Service price inflation however, while only peaking at 6.3% (the year to July 2023) has proven more persistent, driven by domestic demand rather than supply issues.
After almost two years with the cash rate above 4% though, service inflation has slowly started to moderate.
As of March, services cost on average 3.7% more than the same time last year - the first time since June 2022 annual service price inflation has been below 4%.
Rent and insurance, both of which have seen costs spiral over the past couple of years, are seeing inflation moderate.
The cost of rent has gone up on average by about 5.5% since March 2024, the lowest annual rate since early 2023.
Insurance meanwhile is 7.65% more expensive than this time last year, admittedly still a big jump, but since March 2023 this annual rate has been above 10%.
Much of the inflation fight remains on Aussie shores - non-tradables inflation (i.e. things we don't trade with international partners) rose 3.2% over the past 12 months, while tradables rose just 0.9%.
No respite for Australia's smokers
From March 2024 to March 2025, the spending category where prices increased the most was alcohol and tobacco, a 6.5% annual inflation rate.
For Australia's smokers, this will come as little surprise, after the additional annual 5% excise on tobacco began in September 2023.
The extra tax has seen the black market tobacco industry boom, the escalating tobacco wars in Victoria an even clearer indication of this than the $6.9 billion decrease in excise revenue projected from 24/25 to 28/29 in the most recent federal budget.
A double sized RBA cut?
It's near certain that underlying inflation finally hitting the target range will be referenced and celebrated by Governor Michele Bullock when she fronts media in just under three weeks' time after the May RBA meeting.
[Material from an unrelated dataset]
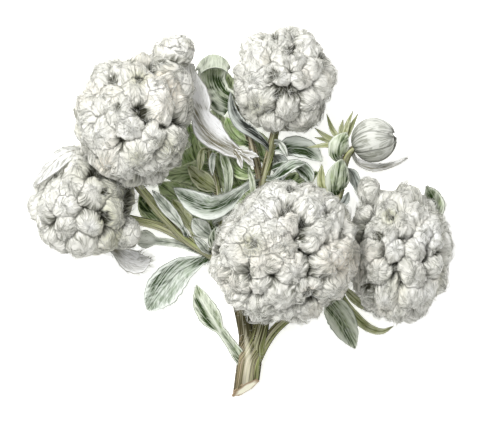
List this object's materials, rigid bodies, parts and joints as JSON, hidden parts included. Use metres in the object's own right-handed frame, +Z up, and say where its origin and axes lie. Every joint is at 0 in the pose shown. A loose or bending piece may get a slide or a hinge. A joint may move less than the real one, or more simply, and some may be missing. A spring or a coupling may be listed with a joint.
{
  "type": "cut lasiopogon muscoides sprig",
  "caption": "Cut sprig with a branching stem, dense white woolly flower heads, a round bud and felted grey-green leaves, lying on its side on a surface.",
  "frame": {"origin": "on the surface that the sprig lies on, in the middle of its length and width", "axes": "+X to the right of the sprig seen from above, +Y from the cut end towards the top head, +Z up from the surface"},
  "size_m": [0.0679, 0.0596, 0.0268],
  "materials": {
    "wool": "matt white wool of fine hairs",
    "woolly_bract": "matt white wool over a thin bract",
    "stem": "ribbed olive and brown stem with fine wool",
    "silver_leaf": "silver-green felt",
    "sage_leaf": "sage-green felt with pale margins",
    "dark_leaf": "dark green, thinly felted",
    "yellow_green_leaf": "yellow-green, thinly felted",
    "pale_felt": "pale grey-green felt",
    "grey_felt": "grey felt",
    "bud_petal": "satin white overlapping petals with fine grey veins"
  },
  "bodies": {
    "root": {"branching_stem": "stem", "woolly_head_front": "wool", "woolly_head_upper_left": "wool", "woolly_head_left": "wool", "woolly_head_top": "wool", "woolly_head_right": "wool", "lower_left_leaf": "sage_leaf", "broad_left_leaf": "silver_leaf", "pale_lobed_leaf": "yellow_green_leaf", "left_tuft_leaf": "pale_felt", "left_head_bract": "woolly_bract", "stalk_side_leaf": "pale_felt", "olive_strap_leaf": "yellow_green_leaf", "back_leaf_junction": "dark_leaf", "back_leaf_stalks": "dark_leaf", "junction_leaf_pale": "pale_felt", "junction_leaf_edged": "pale_felt", "junction_leaf_dark": "sage_leaf", "silver_wavy_leaf": "silver_leaf", "narrow_crescent_leaf": "pale_felt", "tall_light_leaf": "sage_leaf", "hanging_leaf_one": "yellow_green_leaf", "hanging_leaf_two": "pale_felt", "broad_olive_leaf": "yellow_green_leaf", "ragged_dark_leaf": "dark_leaf", "back_leaf_left": "dark_leaf", "back_leaf_upper": "dark_leaf", "back_leaf_low": "dark_leaf", "back_leaf_middle": "dark_leaf", "junction_leaf_back": "sage_leaf", "dark_middle_leaf": "dark_leaf", "pale_strap_leaf": "sage_leaf", "white_folded_bract": "woolly_bract", "green_upper_leaf": "dark_leaf", "curled_top_leaf": "sage_leaf", "top_back_leaf": "dark_leaf", "back_leaf_stems": "dark_leaf", "long_head_bract": "grey_felt", "short_head_bract": "pale_felt", "shaded_bract": "grey_felt", "back_leaf_right": "dark_leaf", "rolled_right_leaf": "dark_leaf", "folded_right_leaf": "silver_leaf", "drooping_blue_leaf": "silver_leaf", "slim_green_leaf": "yellow_green_leaf", "bud_scale_lower": "sage_leaf", "bud_scale_upper": "sage_leaf", "bud_strap_leaf": "grey_felt", "bud_stub_leaf": "grey_felt", "bud_curled_bract": "pale_felt", "right_head_leaf": "sage_leaf", "lower_right_leaf": "sage_leaf", "crescent_bract": "yellow_green_leaf", "olive_bract": "yellow_green_leaf", "bud_sepals": "yellow_green_leaf", "flower_bud": "bud_petal"}
  },
  "joints": []
}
The majority of the market, as well as several economists including NAB's Taylor Nugent, think she will be doing so after a 0.50% cut, the biggest loosening of monetary policy since early 2009 during the response to the Global Financial Crisis.
Trimmed mean inflation was slightly higher than NAB's forecast, but Mr Nugent said the "deterioration in the global backdrop" means the May decision will be less sensitive to the CPI than previous RBA meetings.
"Our base case is that the RBA will deliver a 50bp cut to take policy more quickly toward neutral, though note that exceptionally elevated uncertainty in the global backdrop means forecasts are subject to larger-than-usual error bands," Mr Nugent said.
The 'Liberation Day' tariffs (and the subsequent volatility in bond and equity markets) were announced on 2 April, after the period captured by this latest CPI.
However, Michele Bullock has suggested the RBA may not be hitting the panic button in response.
"We're not seeing the same degree of impact as previous market events like in 2008 for example," she said in an April 10 speech.
"The Australian financial system is strong and well placed to absorb shocks from abroad."